DUE DILIGENCE CHECKLIST
To satisfy the due diligence requirements, a tax preparer must comply with the following requirements. First, Form 8867, Paid Preparer’s Due Diligence Checklist, must be completed and submitted with the client’s tax return. It must be completed based on information obtained from the client or information otherwise reasonably obtained or known.
Second, the tax preparer needs to complete the appropriate worksheets (or a self-created worksheet) associated with each credit. More importantly, the worksheets and information assembled need to be retained by the tax preparer for a period of at least three years.
Third, the taxpayer must satisfy the knowledge requirement. To meet this requirement, a preparer must interview the taxpayer, ask questions, and document the taxpayer’s responses to determine the eligibility of the taxpayer as stated on Form 8867 (Part I, Item 3). In addition, the preparer must make reasonable inquiries if the information appears to be incorrect, incomplete, or inconsistent and at the same time document this in the taxpayer’s files.
COMMON EITC SITUATIONS
The IRS warns that it assesses more than 90% of all due diligence penalties for failure to comply with the knowledge requirement of IRC §6695(g). To assist the tax preparer, the IRS has provided a list of the most common due diligence situations for the EITC on its website along with PDF presentations that can be downloaded for each situation (bit.ly /3d9Lm54). The PDFs provide a series of questions to ask the client and the different outcomes that occur based on the questions and the responses given.
The most common situations include (1) separated spouses and the claiming of the EITC on the child, (2) a child (age 18) living with his or her parents and who purportedly also has a 2-year-old child, (3) a 22-year-old with two sons and claiming the EITC, (4) a self-employed house cleaner claiming head of household and the EITC, and (5) a taxpayer claiming single and one qualifying child in the prior year and then two qualifying children in the current year.
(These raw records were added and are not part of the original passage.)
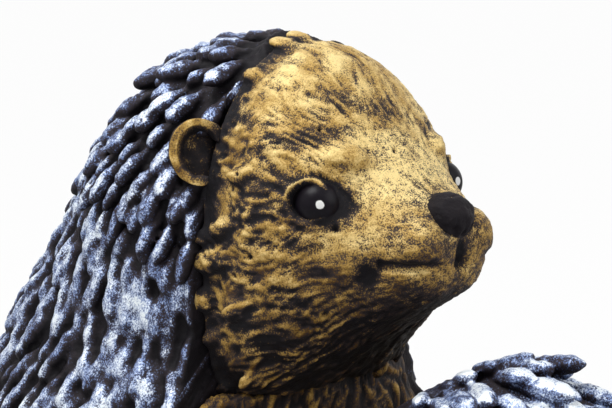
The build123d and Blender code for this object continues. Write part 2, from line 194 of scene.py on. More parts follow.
def dab(u, v, middle, sizes):
    return np.exp(-((u - middle[0]) / sizes[0]) ** 2 - ((v - middle[1]) / sizes[1]) ** 2)


def pits(points, count, radius, seed):
    # burst air bubbles in the cast skin
    dice = np.random.default_rng(seed)
    depth = np.zeros(len(points))
    for spot in points[dice.integers(0, len(points), count)]:
        size = radius * dice.uniform(0.5, 1.1)
        depth = np.maximum(depth, np.exp(-((points - spot) ** 2).sum(1) / size ** 2))
    return depth


def flattened(piece, axis, level, reach):
    # the hidden flat side of a casting goes back to few faces
    selectOnly(piece)
    bpy.ops.object.mode_set(mode="EDIT")
    bpy.ops.mesh.select_all(action="DESELECT")
    bpy.ops.mesh.select_mode(type="FACE")
    shape = bmesh.from_edit_mesh(piece.data)
    for face in shape.faces:
        middle = face.calc_center_median()
        face.select_set(abs(middle[axis] - level) < reach and abs(face.normal[axis]) > 0.9)
    bmesh.update_edit_mesh(piece.data)
    bpy.ops.mesh.dissolve_limited(angle_limit=math.radians(12))
    bpy.ops.mesh.select_mode(type="VERT")
    bpy.ops.object.mode_set(mode="OBJECT")


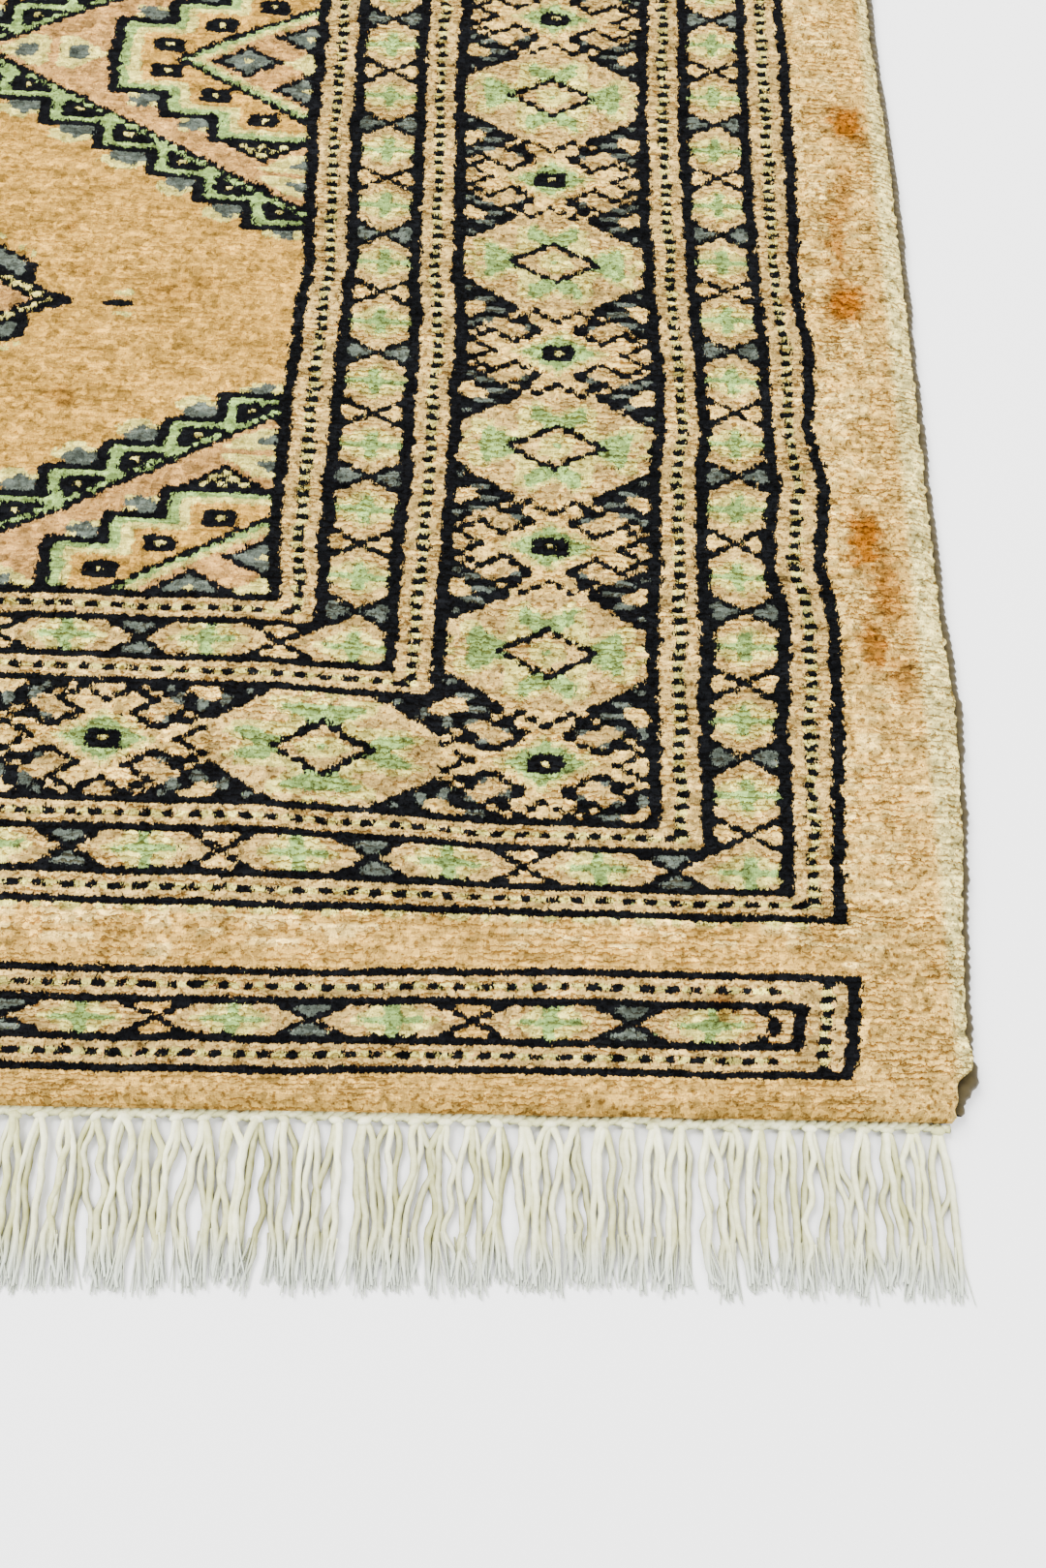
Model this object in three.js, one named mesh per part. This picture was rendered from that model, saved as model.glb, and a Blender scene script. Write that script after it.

Depending on the questions and answers for each situation, a different conclusion arises. These examples show how asking the right questions can help a tax preparer get all the facts. And again, it’s critical to document any questions asked and the answers given at the time of the interview either in the client file or within the software.
In addition to the due diligence penalties in IRC §6695, there are other penalties that a tax return preparer can be assessed if he or she fails to satisfy requirements of this Code section:
- A $50 penalty per return is assessed for failing to furnish a copy of the completed tax return to the taxpayer.
- A $50 penalty per return is assessed for failing to sign the tax return.
- A $50 penalty per return is assessed for failing to include the preparer tax identification number (PTIN) on the taxpayer’s tax return.
- A $50 penalty per return is assessed for failing to retain a copy of the return or a list of the tax returns for a period of at least three years.
- A $500 penalty per check issued to the taxpayer that the tax preparer endorses or cashes. It doesn’t matter if the taxpayer authorizes the preparer to endorse the check or if it’s a settlement for money owed to the preparer.
The maximum penalty for each of these violations is $25,000. The penalty can be waived if the preparer can show that the failure is due to reasonable cause and not due to willful neglect.
Although tax preparers aren’t expected to interrogate or audit their clients when preparing tax returns, they are required to reasonably determine clients’ eligibility for claiming each tax credit and head-of-household status. And it’s important to note that this work needs to be documented at the time it’s gathered, or it may not be considered to exist by the IRS.